Depuis la fin de la trêve de quatorze mois observée par l'ETA de 1998 à la fin 1999, cette organisation a repris une politique d'attentats visant à semer la peur parmi la classe politique et à démontrer qu'elle a les moyens de reprendre à tout moment une politique de terrorisme aveugle. Ce faisant, elle ne s'adresse pas seulement aux partis dits nationaux. Elle entend aussi contraindre le Parti Nationaliste Basque, le PNV, à renoncer à toute recherche d'une alliance avec ces partis en démontrant que non seulement celui-ci doit tenir compte de la force électorale des indépendantistes, mais aussi de leur capacité à rendre, par le recours au terrorisme, toute stabilité politique impossible à un gouvernement basque qui les marginaliserait.

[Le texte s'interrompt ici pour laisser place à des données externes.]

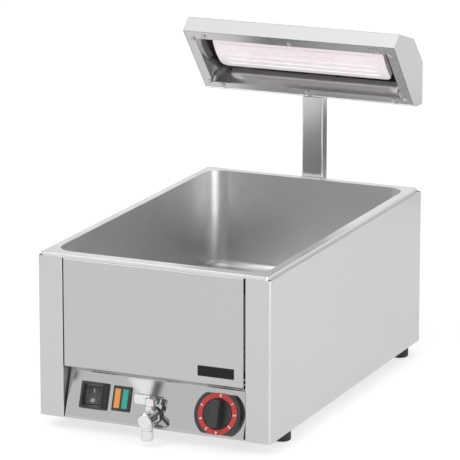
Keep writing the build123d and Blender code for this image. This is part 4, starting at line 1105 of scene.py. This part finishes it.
def main():
    register()
    bpy.ops.warmer.stage()
    bpy.ops.warmer.finish_frame()
    bpy.ops.warmer.badge()
    bpy.ops.warmer.dial_marks()
    bpy.ops.warmer.switch_marks()
    bpy.ops.warmer.strip_screws()


if __name__ == "__main__":
    main()
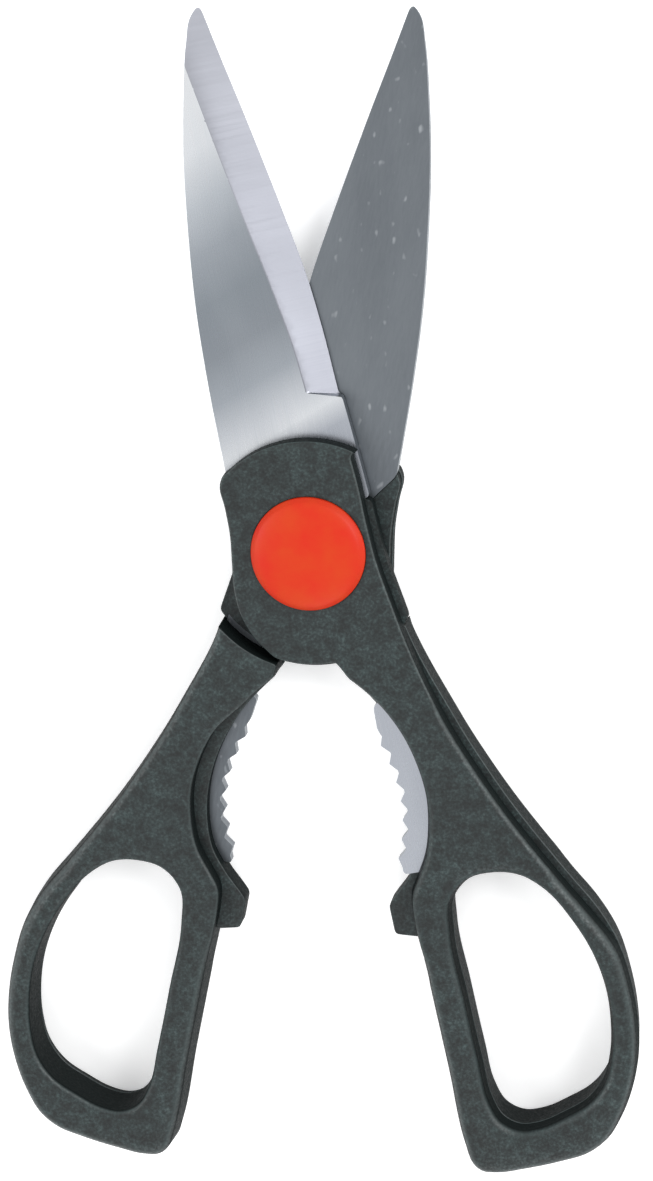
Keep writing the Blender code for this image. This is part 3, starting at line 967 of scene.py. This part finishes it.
@dataclass(frozen=True)
class Blade:
    """A stamped blank, ground along its cutting edge, with the nutcracker's toothed jaw."""

    arm: Arm
    spine: Run = ((0.1, 92.4), (-1.3, 91.0), (-2.8, 87.0), (-4.9, 79.0), (-7.1, 69.0),
                  (-9.0, 57.0), (-10.5, 44.5), (-11.3, 31.0), (-11.6, 14.8))
    neck: Run = ((-8.2, 10.0), (-8.4, 2.0), (-8.0, -6.0), (-5.6, -12.5), (-1.2, -17.6),
                 (2.9, -22.2), (5.3, -25.8), (6.0, -28.2))
    jaw_start: Run = ((4.8, -28.6), (4.6, -33.0))
    jaw: Run = ((5.2, -33.8), (6.2, -37.5), (6.9, -41.5), (7.1, -46.0), (6.5, -50.5),
                (5.3, -54.5), (3.9, -58.0))
    tang_end: Run = ((3.9, -59.0), (7.4, -58.9), (13.0, -57.6), (18.2, -55.2), (20.8, -52.6))
    tang_back: Run = ((20.9, -51.4), (18.9, -44.5), (16.1, -33.6), (13.7, -23.6), (12.1, -14.0),
                      (11.1, -4.0), (10.5, 3.0), (10.3, 6.9))
    ricasso: Run = ((11.7, 7.2), (11.2, 16.0), (10.6, 24.8))
    cutting_edge: Run = ((9.8, 25.0), (9.4, 35.5), (8.6, 45.5), (7.0, 56.0), (5.4, 65.5),
                         (3.8, 74.5), (2.1, 83.5), (0.6, 91.9))
    grind_width: Run = ((24.0, 4.95), (34.0, 5.3), (45.0, 6.05), (57.0, 6.35), (70.0, 6.3),
                        (94.0, 5.6))
    edge_thickness: float = 0.15
    heel: float = 24.9
    heel_slant: float = 0.3
    tip: float = 92.0
    taper_start: float = 40.0
    taper: float = 0.75
    taper_power: float = 1.6
    belly: float = 0.10
    belly_middle: float = -2.0
    belly_half_width: float = 10.0
    bevel_drop: float = 0.02
    bevel_blur: tuple[float, float] = (0.02, 0.30)
    blur_places: tuple[float, float] = (60.0, 84.0)
    tooth_count: int = 7
    tooth_depth: float = 1.1
    jaw_top: float = -29.0
    jaw_bottom: float = -60.0
    spigot_places: Run = ((9.6, -25.2), (15.2, -51.0))
    # Painted reflections on the outer face: bands of painted highlight and dark painted reflection.
    reflection_bands: tuple[tuple[float, str], ...] = ((16.0, "#C8CBD2"), (20.0, "#F6F7F9"),
                                             (23.0, "#E2E4E8"), (29.0, "#B6BBC1"),
                                             (36.0, "#A0A5AB"), (44.0, "#9EA4AA"),
                                             (52.0, "#B2B7BD"), (59.0, "#D0D4D9"),
                                             (67.0, "#FAFBFD"), (89.0, "#FFFFFF"))
    # Painted reflections on the ground bevel: a painted highlight that grows towards the tip.
    bevel_reflection_bands: tuple[tuple[float, str], ...] = ((24.0, "#C8C9CD"), (39.0, "#CFD0D4"),
                                                   (50.0, "#D8D9DD"), (59.0, "#E4E5E9"),
                                                   (76.0, "#F0F1F4"))
    # How far the bands of painted reflection are slanted across the blade, in radians.
    reflection_slant: float = 0.35

    def set_back(self, points: Points) -> Points:
        """Moves points along the jaw deeper into the handle, most at the jaw's middle.

        Args:
            points: the points.

        Returns:
            The moved points.
        """
        moved = np.array(points, float)
        share = (moved[:, 1] - self.jaw_top) / (self.jaw_bottom - self.jaw_top)
        bulge = np.sqrt(np.sin(math.pi * np.clip(share, 0.0, 1.0)))
        moved[:, 0] += self.arm.jaw_depth * bulge
        return moved

    def outline(self) -> Rim:
        """The blank's outline, its jaw a plain curve just in front of the valleys of the teeth.

        Returns:
            The rim, its edges sharp.
        """
        jaw = smooth_run(self.set_back(self.jaw))
        jaw = jaw - left_normals(jaw, closed=False) * 0.12
        above = [smooth_run(self.spine), smooth_run(self.neck), self.set_back(self.jaw_start)]
        below = [smooth_run(run) for run in (self.tang_end, self.tang_back, self.ricasso,
                                             self.cutting_edge)]
        return Rim.joined([(run, 0.0, 0.0) for run in (*above, jaw, *below)])

    def edge_x(self, y: Points) -> Points:
        """The cutting edge's x at given heights along the blade."""
        edge = smooth_run(self.cutting_edge, 1.0)
        return np.interp(y, edge[:, 1], edge[:, 0])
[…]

Actuellement il semble que le gouvernement du Parti Populaire, qui depuis des mois s'est illustré dans une attitude intransigeante vis-à-vis des indépendantistes, qui a refusé d'ouvrir toute négociation politique au moment de la trêve, qui n'a même pas procédé au regroupement des prisonniers et qui fait la chasse aux militants de l'ETA, cherche par ailleurs à déstabiliser le gouvernement basque. Diverses propositions du Parti Populaire à l'adresse du PSOE tendent à jeter les bases d'une alliance entre le Parti Populaire basque et le Parti Socialiste du Pays basque (le PSE) pour conquérir le gouvernement basque en évinçant les nationalistes.
Et il est bien certain que ces grandes manoeuvres politiques, qui visent à casser l'alliance entre les nationalistes modérés et les indépendantistes de l'ETA, ne peuvent dans les mois à venir que contribuer à tendre la situation au Pays basque et à durcir le cours terroriste de l'ETA qui joue son va-tout politique.